_Your task_:
Starting from the line that contains "faults = [item.Label for item in doc.Objects", copy every line exactly until the line that contains "before = set(bpy.data.objects)", which is also included.

_Data excerpt_:
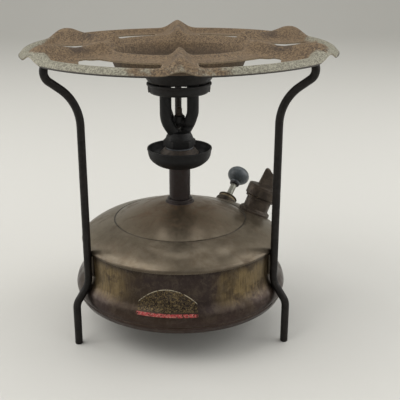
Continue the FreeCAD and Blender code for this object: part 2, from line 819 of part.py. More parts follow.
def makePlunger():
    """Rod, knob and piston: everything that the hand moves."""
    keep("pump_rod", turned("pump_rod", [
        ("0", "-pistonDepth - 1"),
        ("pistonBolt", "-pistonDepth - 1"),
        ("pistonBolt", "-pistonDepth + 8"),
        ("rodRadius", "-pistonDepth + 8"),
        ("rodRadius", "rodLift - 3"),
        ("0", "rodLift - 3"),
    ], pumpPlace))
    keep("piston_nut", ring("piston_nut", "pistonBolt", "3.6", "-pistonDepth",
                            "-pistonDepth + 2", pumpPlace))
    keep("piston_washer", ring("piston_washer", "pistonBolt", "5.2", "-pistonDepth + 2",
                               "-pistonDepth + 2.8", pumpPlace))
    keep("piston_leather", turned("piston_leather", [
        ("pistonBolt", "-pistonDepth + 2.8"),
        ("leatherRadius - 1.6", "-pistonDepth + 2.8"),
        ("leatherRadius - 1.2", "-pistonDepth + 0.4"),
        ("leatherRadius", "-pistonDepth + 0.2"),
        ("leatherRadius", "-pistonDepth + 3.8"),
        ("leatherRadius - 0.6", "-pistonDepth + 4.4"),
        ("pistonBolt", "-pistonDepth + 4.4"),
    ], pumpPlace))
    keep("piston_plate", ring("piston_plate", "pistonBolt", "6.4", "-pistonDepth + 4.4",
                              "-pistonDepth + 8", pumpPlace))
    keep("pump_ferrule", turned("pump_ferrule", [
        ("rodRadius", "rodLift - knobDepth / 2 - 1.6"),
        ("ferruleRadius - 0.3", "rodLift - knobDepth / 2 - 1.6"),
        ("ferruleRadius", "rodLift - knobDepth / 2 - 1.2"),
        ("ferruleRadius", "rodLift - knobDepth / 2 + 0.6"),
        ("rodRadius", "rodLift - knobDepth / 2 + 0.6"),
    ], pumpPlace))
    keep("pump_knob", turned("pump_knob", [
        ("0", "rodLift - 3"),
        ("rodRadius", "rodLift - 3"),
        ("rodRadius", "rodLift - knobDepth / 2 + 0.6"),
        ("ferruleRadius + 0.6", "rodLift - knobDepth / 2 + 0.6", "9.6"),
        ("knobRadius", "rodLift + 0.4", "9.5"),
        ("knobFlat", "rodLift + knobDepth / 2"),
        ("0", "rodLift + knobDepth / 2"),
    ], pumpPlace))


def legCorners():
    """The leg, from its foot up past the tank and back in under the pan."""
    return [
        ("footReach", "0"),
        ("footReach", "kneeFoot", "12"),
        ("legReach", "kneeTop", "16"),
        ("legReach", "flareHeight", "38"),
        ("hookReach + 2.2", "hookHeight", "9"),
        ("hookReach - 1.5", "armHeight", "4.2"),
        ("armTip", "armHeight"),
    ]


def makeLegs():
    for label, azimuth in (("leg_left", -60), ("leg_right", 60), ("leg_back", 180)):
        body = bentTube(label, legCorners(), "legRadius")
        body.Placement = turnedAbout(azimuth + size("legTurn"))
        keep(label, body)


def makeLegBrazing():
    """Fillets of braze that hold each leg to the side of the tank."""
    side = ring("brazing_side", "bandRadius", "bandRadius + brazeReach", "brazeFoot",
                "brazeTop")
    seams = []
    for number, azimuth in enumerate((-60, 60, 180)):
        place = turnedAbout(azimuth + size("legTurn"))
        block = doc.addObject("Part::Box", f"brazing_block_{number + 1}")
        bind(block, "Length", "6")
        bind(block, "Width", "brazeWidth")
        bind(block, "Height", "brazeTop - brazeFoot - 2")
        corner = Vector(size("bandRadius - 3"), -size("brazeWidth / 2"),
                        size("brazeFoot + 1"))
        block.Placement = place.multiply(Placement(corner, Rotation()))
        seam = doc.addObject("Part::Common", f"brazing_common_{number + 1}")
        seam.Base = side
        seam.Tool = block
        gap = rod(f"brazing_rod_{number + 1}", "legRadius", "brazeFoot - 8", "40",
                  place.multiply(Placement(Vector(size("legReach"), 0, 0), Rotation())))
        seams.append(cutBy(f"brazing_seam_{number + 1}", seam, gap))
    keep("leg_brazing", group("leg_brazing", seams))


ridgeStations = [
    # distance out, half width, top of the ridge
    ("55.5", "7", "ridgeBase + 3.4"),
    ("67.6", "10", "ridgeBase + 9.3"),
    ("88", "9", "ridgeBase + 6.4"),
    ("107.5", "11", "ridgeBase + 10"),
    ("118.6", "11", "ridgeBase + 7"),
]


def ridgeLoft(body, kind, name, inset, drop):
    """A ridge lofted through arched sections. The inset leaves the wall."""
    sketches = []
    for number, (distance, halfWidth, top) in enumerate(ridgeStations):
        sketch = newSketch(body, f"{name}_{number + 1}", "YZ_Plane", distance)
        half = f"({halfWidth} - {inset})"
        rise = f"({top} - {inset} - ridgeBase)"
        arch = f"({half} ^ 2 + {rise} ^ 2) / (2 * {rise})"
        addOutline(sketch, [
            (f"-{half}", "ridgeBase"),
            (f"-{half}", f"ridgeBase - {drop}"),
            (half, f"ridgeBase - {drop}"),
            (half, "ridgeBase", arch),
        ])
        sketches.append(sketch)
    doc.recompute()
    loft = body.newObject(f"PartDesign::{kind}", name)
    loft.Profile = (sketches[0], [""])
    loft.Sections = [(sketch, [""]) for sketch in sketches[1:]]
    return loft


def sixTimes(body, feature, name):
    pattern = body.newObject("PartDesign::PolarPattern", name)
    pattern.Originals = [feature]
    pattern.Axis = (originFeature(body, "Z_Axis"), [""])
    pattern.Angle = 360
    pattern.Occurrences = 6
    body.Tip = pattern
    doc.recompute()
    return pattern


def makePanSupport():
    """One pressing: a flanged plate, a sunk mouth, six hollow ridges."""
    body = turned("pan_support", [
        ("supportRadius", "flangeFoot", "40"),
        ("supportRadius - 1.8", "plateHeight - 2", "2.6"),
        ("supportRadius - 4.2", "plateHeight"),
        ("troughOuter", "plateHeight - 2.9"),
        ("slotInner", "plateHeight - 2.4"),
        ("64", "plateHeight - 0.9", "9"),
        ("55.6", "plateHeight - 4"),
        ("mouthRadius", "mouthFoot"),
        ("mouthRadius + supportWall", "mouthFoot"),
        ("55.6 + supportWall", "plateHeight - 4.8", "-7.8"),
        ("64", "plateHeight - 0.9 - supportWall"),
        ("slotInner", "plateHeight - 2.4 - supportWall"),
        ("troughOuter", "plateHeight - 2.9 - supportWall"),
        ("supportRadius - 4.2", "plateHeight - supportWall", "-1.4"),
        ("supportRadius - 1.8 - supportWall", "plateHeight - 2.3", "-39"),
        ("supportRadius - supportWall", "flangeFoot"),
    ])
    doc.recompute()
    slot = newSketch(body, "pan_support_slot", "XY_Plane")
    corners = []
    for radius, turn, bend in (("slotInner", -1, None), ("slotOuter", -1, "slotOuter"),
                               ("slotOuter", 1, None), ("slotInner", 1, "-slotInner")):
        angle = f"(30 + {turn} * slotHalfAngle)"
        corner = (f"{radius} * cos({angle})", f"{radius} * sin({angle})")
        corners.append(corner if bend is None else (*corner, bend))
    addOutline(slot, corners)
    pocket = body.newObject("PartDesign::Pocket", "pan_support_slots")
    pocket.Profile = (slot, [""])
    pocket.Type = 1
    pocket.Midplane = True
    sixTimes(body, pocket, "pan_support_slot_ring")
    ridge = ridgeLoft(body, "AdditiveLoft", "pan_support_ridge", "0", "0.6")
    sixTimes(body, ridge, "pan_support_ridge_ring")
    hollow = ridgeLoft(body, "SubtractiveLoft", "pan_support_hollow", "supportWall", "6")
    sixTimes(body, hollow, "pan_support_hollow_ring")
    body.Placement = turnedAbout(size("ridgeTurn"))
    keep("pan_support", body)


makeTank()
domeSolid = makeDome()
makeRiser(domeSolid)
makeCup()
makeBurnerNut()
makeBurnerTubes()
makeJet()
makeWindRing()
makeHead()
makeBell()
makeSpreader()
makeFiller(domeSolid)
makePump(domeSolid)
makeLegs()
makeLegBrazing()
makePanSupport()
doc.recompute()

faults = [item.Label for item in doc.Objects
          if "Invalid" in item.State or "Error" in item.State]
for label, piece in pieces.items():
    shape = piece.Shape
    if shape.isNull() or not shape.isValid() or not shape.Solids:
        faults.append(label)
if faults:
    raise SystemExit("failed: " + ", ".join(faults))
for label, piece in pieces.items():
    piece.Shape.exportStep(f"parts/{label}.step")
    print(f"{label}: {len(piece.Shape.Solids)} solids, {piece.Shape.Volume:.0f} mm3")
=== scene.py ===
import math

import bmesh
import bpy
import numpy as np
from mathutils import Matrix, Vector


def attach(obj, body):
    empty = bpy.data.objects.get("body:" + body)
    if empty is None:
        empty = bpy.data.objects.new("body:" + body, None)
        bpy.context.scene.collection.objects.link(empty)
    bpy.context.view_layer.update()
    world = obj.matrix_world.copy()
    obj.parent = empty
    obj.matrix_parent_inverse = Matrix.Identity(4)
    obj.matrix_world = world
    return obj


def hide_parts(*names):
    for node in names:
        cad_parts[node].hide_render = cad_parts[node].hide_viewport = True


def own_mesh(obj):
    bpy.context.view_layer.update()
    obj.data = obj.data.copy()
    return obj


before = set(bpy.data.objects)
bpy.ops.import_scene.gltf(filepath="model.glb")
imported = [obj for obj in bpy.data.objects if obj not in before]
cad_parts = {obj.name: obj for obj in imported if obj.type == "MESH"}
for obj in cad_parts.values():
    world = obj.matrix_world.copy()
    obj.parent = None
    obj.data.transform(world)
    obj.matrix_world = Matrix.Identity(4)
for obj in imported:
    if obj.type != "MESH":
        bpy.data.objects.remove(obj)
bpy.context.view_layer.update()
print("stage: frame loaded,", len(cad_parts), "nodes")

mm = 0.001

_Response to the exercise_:
faults = [item.Label for item in doc.Objects
          if "Invalid" in item.State or "Error" in item.State]
for label, piece in pieces.items():
    shape = piece.Shape
    if shape.isNull() or not shape.isValid() or not shape.Solids:
        faults.append(label)
if faults:
    raise SystemExit("failed: " + ", ".join(faults))
for label, piece in pieces.items():
    piece.Shape.exportStep(f"parts/{label}.step")
    print(f"{label}: {len(piece.Shape.Solids)} solids, {piece.Shape.Volume:.0f} mm3")
=== scene.py ===
import math

import bmesh
import bpy
import numpy as np
from mathutils import Matrix, Vector


def attach(obj, body):
    empty = bpy.data.objects.get("body:" + body)
    if empty is None:
        empty = bpy.data.objects.new("body:" + body, None)
        bpy.context.scene.collection.objects.link(empty)
    bpy.context.view_layer.update()
    world = obj.matrix_world.copy()
    obj.parent = empty
    obj.matrix_parent_inverse = Matrix.Identity(4)
    obj.matrix_world = world
    return obj


def hide_parts(*names):
    for node in names:
        cad_parts[node].hide_render = cad_parts[node].hide_viewport = True


def own_mesh(obj):
    bpy.context.view_layer.update()
    obj.data = obj.data.copy()
    return obj


before = set(bpy.data.objects)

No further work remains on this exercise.